Engineering Agriculture at Texas A&M by Dethloff Henry C.;Searcy Stephen W.;

Author:Dethloff, Henry C.;Searcy, Stephen W.; [Dethloff, Henry C.]
Language: eng
Format: epub
Publisher: Texas A&M University Press
Published: 2015-08-15T00:00:00+00:00


FIG. 7.3 The Ogallala Aquifer is a major water source for the Northern and Southern High Plains of Texas. United States Geological Survey (USGS).

Following the passage of the Water Resources Act, Price Hobgood, head of the Department of Agricultural Engineering, with Professor Earnest T. Smerdon, met with A&M’s President James Earl Rudder, urging that Texas A&M be designated by the legislature to host Texas’ Water Resources Research Institutes, and thus entitled to research funding provided by Congress under the Act. Rudder agreed, and suggested that Smerdon contact Texas’ state Senator William T. “Bill” Moore to expedite that restructuring. He did so, and with Moore’s assistance, TWRI became one of fifty-four autonomous units operating under the National Institute for Water Resources. TWRI operated under the auspices of Texas A&M’s College of Agriculture and Life Sciences in cooperation with the Texas Agricultural Experiment Station and Agricultural Extension Service. Earnest Smerdon was named as the first director of TWRI, and served that role for many years, and for a number of those years, the Texas Water Research Institute was physically housed with the Department of Agricultural Engineering in Daniels Scoates Hall. Smerdon left Texas A&M and held various academic administrative roles until he retired from the University of Arizona, where he was professor of hydrology in the Water Resources Department, and vice-provost and dean of the College of Engineering and Mines, from 1988 to 1993. The water resources career that Smerdon began at Texas A&M resulted in his selection as a member of the National Academy of Engineering.

Water was not the only resource which was being depleted by the growing populations of Texas and the United States. Rapidly growing populations, coupled with expanding industry, increased the nation’s energy demand. The energy supply disruptions that occurred in the 1970s were a wakeup call for the entire United States, even an energy-producing state like Texas. Alternative energy resources became increasingly critical as the United States’ use of traditional energy resources exploded. Alternative energy resources included atomic, solar, and wind—and biomass fuels from and for agriculture. Charlie Coble, for example, found efficient processes for the production of ethanol from cereal feedstocks.
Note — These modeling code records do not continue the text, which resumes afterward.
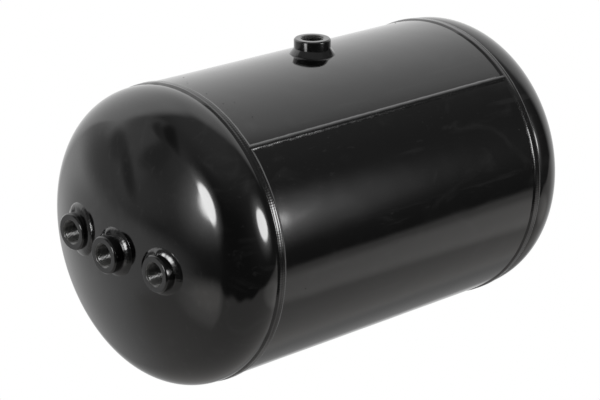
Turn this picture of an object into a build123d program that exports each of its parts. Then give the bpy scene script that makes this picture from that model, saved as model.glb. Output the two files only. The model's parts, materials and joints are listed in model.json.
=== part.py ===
from build123d import *

import os
from math import asin, cos, degrees, radians, sin, sqrt

# Welded steel pressure reservoir with four threaded ports.
#
# The tank lies along X. Its front head, with a row of three ports, faces -X, and the fourth
# port stands on top of the shell at mid-length, pointing +Z. The origin is on the floor, under
# the middle of the overall length. All sizes are in millimetres.

os.makedirs("parts", exist_ok=True)

# ---- Vessel ---------------------------------------------------------------------------
tank_radius = 138.0  # outside of the shell and of both heads
wall = 3.0  # sheet thickness
joint_span = 332.0  # between the mid-lines of the two girth joints

# ---- Dished heads ---------------------------------------------------------------------
head_flange = 10.7  # straight part, from the girth joint to the knuckle
knuckle_radius = 42.5  # outside of the tight bend
crown_radius = 276.0  # outside of the flat dome, equal to the tank's diameter
skirt_length = 14.0  # joggled edge that sits inside the shell
joggle_run = 5.0  # length over which the edge steps in by one wall
shell_setback = 1.0  # from the joint's mid-line to the shell's edge

# ---- Welds ----------------------------------------------------------------------------
girth_bead_width = 11.0
girth_bead_height = 1.4
seam_bead_width = 7.0
seam_bead_height = 1.5
seam_gap = 1.6  # between the edges of the rolled sheet
seam_angle = 132.8  # about the tank's axis, from +Y towards +Z
front_collar_leg = 3.4  # height of a front port's fillet weld on its boss
top_collar_leg = 5.0  # the same at the top port
collar_toe_radius = 22.0  # where the fillet weld meets the tank
collar_root = 5.0  # how far the weld's blank starts below the tank's surface

# ---- Ports, M22 x 1.5 female ----------------------------------------------------------
boss_radius = 17.25
boss_length = 20.0
bore_radius = 10.19  # minor radius of the thread
mouth_radius = 11.45  # countersink at the sealing face
rim_chamfer = 1.2  # outer edge of the sealing face
collar_top_radius = boss_radius + 0.35
port_pitch = 57.2  # from the middle front port to an outer one
port_row_tilt = 4.6  # turns the row about the tank's axis, +Y end up
middle_port_height = 13.0  # sealing face above the head's surface
left_port_height = 10.1
right_port_height = 8.4
top_port_height = 13.7

# ---- Derived geometry -----------------------------------------------------------------
crown_centre = head_flange - sqrt(
    (crown_radius - knuckle_radius) ** 2 - (tank_radius - knuckle_radius) ** 2
)
crown_angle = degrees(asin((tank_radius - knuckle_radius) / (crown_radius - knuckle_radius)))
head_depth = crown_centre + crown_radius  # from the girth joint to the apex
middle_x = middle_port_height / 2  # mid-length of the shell; centres the overall length on X = 0
axis_z = tank_radius + girth_bead_height  # the girth beads touch the floor
front_joint_x = middle_x - joint_span / 2
rear_joint_x = middle_x + joint_span / 2
shell_length = joint_span - 2 * shell_setback
tank_axis = Axis((0, 0, axis_z), (1, 0, 0))

# Section planes through the tank's axis: local x runs outward along the tank from a girth
# joint, and local y is the distance from the tank's axis.
rear_section = Plane(origin=(rear_joint_x, 0, axis_z), x_dir=(1, 0, 0), z_dir=(0, -1, 0))
front_section = Plane(origin=(front_joint_x, 0, axis_z), x_dir=(-1, 0, 0), z_dir=(0, 1, 0))


def cross_section(x):
    """Plane across the tank at x: local x is +Y, local y is +Z, normal +X."""
    return Plane(origin=(x, 0, axis_z), x_dir=(0, 1, 0), z_dir=(1, 0, 0))


def dome_line(depth):
    """Knuckle and crown at a depth below the outside surface, for the active BuildLine."""
    centre = (head_flange, tank_radius - knuckle_radius)
    CenterArc(centre, knuckle_radius - depth, 90, crown_angle - 90)
    CenterArc((crown_centre, 0), crown_radius - depth, crown_angle, -crown_angle)


def head_profile(section):
    """Section of a pressed head with its joggled skirt."""
    inner_radius = tank_radius - wall
    skirt_radius = inner_radius - wall
    groove_end = joggle_run - shell_setback
    with BuildSketch(section) as profile:
        with BuildLine():
            dome_line(0)
            Polyline(
                (head_flange, tank_radius),
                (groove_end, tank_radius),
                (-shell_setback, inner_radius),
                (-skirt_length, inner_radius),
                (-skirt_length, skirt_radius),
                (0, skirt_radius),
                (joggle_run, inner_radius),
                (head_flange, inner_radius),
            )
            dome_line(wall)
            Line((head_depth - wall, 0), (head_depth, 0))
        make_face()
    return profile.sketch


def girth_bead_profile(section):
    """Section of the weld that fills the joggle's groove and stands proud of it."""
    half_width = girth_bead_width / 2
    with BuildSketch(section) as profile:
        with BuildLine():
            ThreePointArc(
                (-half_width, tank_radius),
                (0, tank_radius + girth_bead_height),
                (half_width, tank_radius),
            )
            Polyline(
                (half_width, tank_radius),
                (joggle_run - shell_setback, tank_radius),
                (-shell_setback, tank_radius - wall),
                (-shell_setback, tank_radius),
                (-half_width, tank_radius),
            )
        make_face()
    return profile.sketch


# ---- Ports: where each one stands -----------------------------------------------------
class Port:
    """A boss: its foot on the tank's surface, its direction, and the surface's normal there."""

    def __init__(self, foot, outward, normal, height, leg):
        self.foot = Vector(*foot)
        self.outward = Vector(*outward)
        self.normal = Vector(*normal)
        self.face = self.foot + self.outward * height
        self.axis = Axis(self.face, self.outward)
        self.leg = leg

    def section(self):
        """Plane through the boss's axis: local x is its radius, local y points outward."""
        side = Vector(0, 1, 0)
        return Plane(origin=self.face, x_dir=side, z_dir=side.cross(self.outward))

    def tangent_plane(self, height):
        """Plane parallel to the tank's surface, centred on the boss's axis."""
        along = height / self.outward.dot(self.normal)
        return Plane(origin=self.foot + self.outward * along, x_dir=(0, 1, 0), z_dir=self.normal)


def front_port(offset, height):
    """A port in the front head, offset along the tilted row from the tank's axis."""
    y = offset * cos(radians(port_row_tilt))
    z = offset * sin(radians(port_row_tilt))
    reach = sqrt(crown_radius**2 - offset**2)
    foot = (front_joint_x - crown_centre - reach, y, axis_z + z)
    normal = (-reach / crown_radius, y / crown_radius, z / crown_radius)
    return Port(foot, (-1, 0, 0), normal, height, front_collar_leg)


ports = {
    "front_port_left": front_port(port_pitch, left_port_height),
    "front_port_middle": front_port(0, middle_port_height),
    "front_port_right": front_port(-port_pitch, right_port_height),
    "top_port": Port(
        (middle_x, 0, axis_z + tank_radius), (0, 0, 1), (0, 0, 1), top_port_height, top_collar_leg
    ),
}


# ---- Shell: one rolled sheet, open along the seam -------------------------------------
with BuildPart() as shell:
    with BuildSketch(cross_section(front_joint_x + shell_setback)):
        Circle(tank_radius)
        Circle(tank_radius - wall, mode=Mode.SUBTRACT)
        with PolarLocations(tank_radius - wall / 2, 1, start_angle=seam_angle):
            Rectangle(2 * wall, seam_gap, mode=Mode.SUBTRACT)
    extrude(amount=shell_length)
    with BuildSketch(Plane.XY.offset(axis_z)):
        with Locations((middle_x, 0)):
            Circle(boss_radius)
    extrude(amount=tank_radius + wall, mode=Mode.SUBTRACT)
shell.part.label = "shell"
export_step(shell.part, "parts/shell.step")

# ---- Heads ----------------------------------------------------------------------------
with BuildPart() as rear_head:
    revolve(head_profile(rear_section), axis=tank_axis)
rear_head.part.label = "rear_head"
export_step(rear_head.part, "parts/rear_head.step")

with BuildPart() as front_head:
    revolve(head_profile(front_section), axis=tank_axis)
    with BuildSketch(Plane.YZ.offset(front_joint_x)):
        with Locations((0, axis_z)):
            with Locations(Location((0, 0), port_row_tilt)):
                with GridLocations(port_pitch, 0, 3, 1):
                    Circle(boss_radius)
    extrude(amount=-2 * head_depth, mode=Mode.SUBTRACT)
front_head.part.label = "front_head"
export_step(front_head.part, "parts/front_head.step")

# ---- Seam weld: root in the gap, cap between the two girth beads ----------------------
cap_half_width = seam_bead_width / 2
cap_radius = (cap_half_width**2 + seam_bead_height**2) / (2 * seam_bead_height)
with BuildPart() as shell_seam_weld:
    with BuildSketch(cross_section(front_joint_x + shell_setback)):
        Circle(tank_radius)
        Circle(tank_radius - wall, mode=Mode.SUBTRACT)
        with PolarLocations(tank_radius - wall / 2, 1, start_angle=seam_angle):
            Rectangle(2 * wall, seam_gap, mode=Mode.INTERSECT)
    extrude(amount=shell_length)
    with BuildSketch(cross_section(front_joint_x + girth_bead_width / 2)):
        with PolarLocations(tank_radius + seam_bead_height - cap_radius, 1, start_angle=seam_angle):
            Circle(cap_radius)
        Circle(tank_radius, mode=Mode.SUBTRACT)
    extrude(amount=joint_span - girth_bead_width)
shell_seam_weld.part.label = "shell_seam_weld"
export_step(shell_seam_weld.part, "parts/shell_seam_weld.step")

# ---- Girth welds ----------------------------------------------------------------------
with BuildPart() as front_girth_weld:
    revolve(girth_bead_profile(front_section), axis=tank_axis)
front_girth_weld.part.label = "front_girth_weld"
export_step(front_girth_weld.part, "parts/front_girth_weld.step")

with BuildPart() as rear_girth_weld:
    revolve(girth_bead_profile(rear_section), axis=tank_axis)
rear_girth_weld.part.label = "rear_girth_weld"
export_step(rear_girth_weld.part, "parts/rear_girth_weld.step")

# ---- The tank's filled outside, which the port welds are trimmed to -------------------
with BuildPart() as envelope:
    with BuildSketch(front_section):
        with BuildLine():
            dome_line(0)
            Polyline(
                (head_flange, tank_radius),
                (-joint_span, tank_radius),
                (-joint_span, 0),
                (head_depth, 0),
            )
        make_face()
    revolve(axis=tank_axis)

# ---- Port bosses and their fillet welds -----------------------------------------------
mouth_depth = mouth_radius - bore_radius
for name, port in ports.items():
    with BuildPart() as boss:
        with BuildSketch(port.section()):
            with BuildLine():
                Polyline(
                    (mouth_radius, 0),
                    (boss_radius - rim_chamfer, 0),
                    (boss_radius, -rim_chamfer),
                    (boss_radius, -boss_length),
                    (mouth_radius, -boss_length),
                    (bore_radius, mouth_depth - boss_length),
                    (bore_radius, -mouth_depth),
                    close=True,
                )
            make_face()
        revolve(axis=port.axis)
    boss_name = name.replace("port", "port_boss")
    boss.part.label = boss_name
    export_step(boss.part, f"parts/{boss_name}.step")

    toe_slope = (collar_toe_radius - collar_top_radius) / port.leg
    root_radius = collar_toe_radius + collar_root * toe_slope
    with BuildPart() as collar:
        with BuildSketch(port.tangent_plane(-collar_root)):
            Circle(root_radius)
        with BuildSketch(port.tangent_plane(port.leg)):
            Circle(collar_top_radius)
        loft()
        with BuildSketch(Plane(origin=port.face, x_dir=(0, 1, 0), z_dir=port.outward)):
            Circle(boss_radius)
        extrude(amount=-3 * boss_length, mode=Mode.SUBTRACT)
        add(envelope.part, mode=Mode.SUBTRACT)
    collar_name = name.replace("port", "port_weld")
    collar.part.label = collar_name
    export_step(collar.part, f"parts/{collar_name}.step")
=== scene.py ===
"""Looks of the welded pressure reservoir: glossy black enamel over steel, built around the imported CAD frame.

Metres, in the frame's own axes: X along the tank, the head with three ports at -X, +Z up.
"""

import json
import math
import random

import bmesh
import bpy
import numpy as np
from mathutils import Matrix, Vector, noise


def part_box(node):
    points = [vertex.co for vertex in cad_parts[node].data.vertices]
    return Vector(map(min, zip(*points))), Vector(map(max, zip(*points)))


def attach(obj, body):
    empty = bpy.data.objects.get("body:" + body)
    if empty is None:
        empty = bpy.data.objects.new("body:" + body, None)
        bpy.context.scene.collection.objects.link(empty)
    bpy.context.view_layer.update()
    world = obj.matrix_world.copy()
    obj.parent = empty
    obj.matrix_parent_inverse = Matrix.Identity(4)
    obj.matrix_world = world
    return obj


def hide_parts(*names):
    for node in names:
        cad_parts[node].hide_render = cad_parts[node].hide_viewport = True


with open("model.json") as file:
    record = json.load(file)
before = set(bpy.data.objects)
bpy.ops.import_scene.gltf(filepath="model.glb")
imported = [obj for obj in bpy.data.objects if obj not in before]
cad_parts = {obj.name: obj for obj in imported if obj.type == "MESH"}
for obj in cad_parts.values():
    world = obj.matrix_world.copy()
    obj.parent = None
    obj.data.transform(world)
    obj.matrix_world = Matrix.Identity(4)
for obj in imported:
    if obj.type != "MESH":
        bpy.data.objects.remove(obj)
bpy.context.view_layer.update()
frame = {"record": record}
MM = 0.001

# ---- Sizes read from the frame -----------------------------------------------------------
shell_low, shell_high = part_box("shell")
RADIUS = (shell_high.z - shell_low.z) / 2
AXIS_Z = (shell_high.z + shell_low.z) / 2
MIDDLE_X = (shell_high.x + shell_low.x) / 2
front_bead_low, front_bead_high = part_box("front_girth_weld")
rear_bead_low, rear_bead_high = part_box("rear_girth_weld")
FRONT_JOINT_X = (front_bead_low.x + front_bead_high.x) / 2
REAR_JOINT_X = (rear_bead_low.x + rear_bead_high.x) / 2
BEAD_WIDTH = front_bead_high.x - front_bead_low.x
BEAD_HEIGHT = (front_bead_high.z - front_bead_low.z) / 2 - RADIUS
HEAD_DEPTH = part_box("rear_head")[1].x - REAR_JOINT_X
SKIRT_LENGTH = REAR_JOINT_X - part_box("rear_head")[0].x
SHELL_SETBACK = REAR_JOINT_X - shell_high.x
seam_low, seam_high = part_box("shell_seam_weld")
SEAM_ANGLE = math.atan2((seam_low.z + seam_high.z) / 2 - AXIS_Z, (seam_low.y + seam_high.y) / 2)
BORE_RADIUS = frame["record"]["mounts"][0]["dims"]["r_mm"] * MM

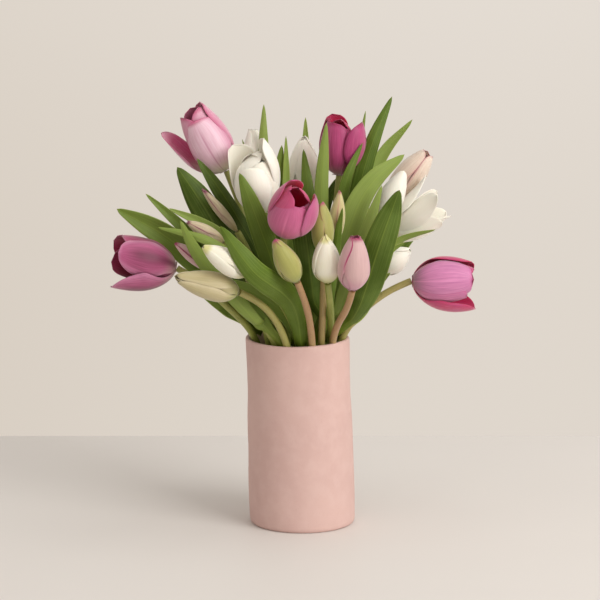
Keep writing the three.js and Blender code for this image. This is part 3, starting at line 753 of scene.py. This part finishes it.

Wayne LePori, Ed Hiler, Bill Stout, Ernest T. Smerdon, Cady Engler, and other faculty conducted research and authored papers and studies on the production and use of biomass fuels for and from agriculture. Biological engineering became a byword of the Department of Agricultural Engineering, and eventually, a part of the department’s nomenclature, while the agricultural, academic, and technological world of agricultural engineering began to expand and diversify.

Public interest in alternative energy sources, such as biomass fuel, and a growing interest in and concern about the environment, contributed to the growth of biological research and studies within the academic world of agricultural engineering. One reality contributing to that concern involved the growing public use of DDT—dichloro-diphenyl-trichloroethane. Developed in 1939 by Paul Hermann Müller, DDT the most powerful pesticide the world had ever known seemed to be miraculous when first used in the South Pacific islands during World War II to eradicate malaria-causing mosquitoes.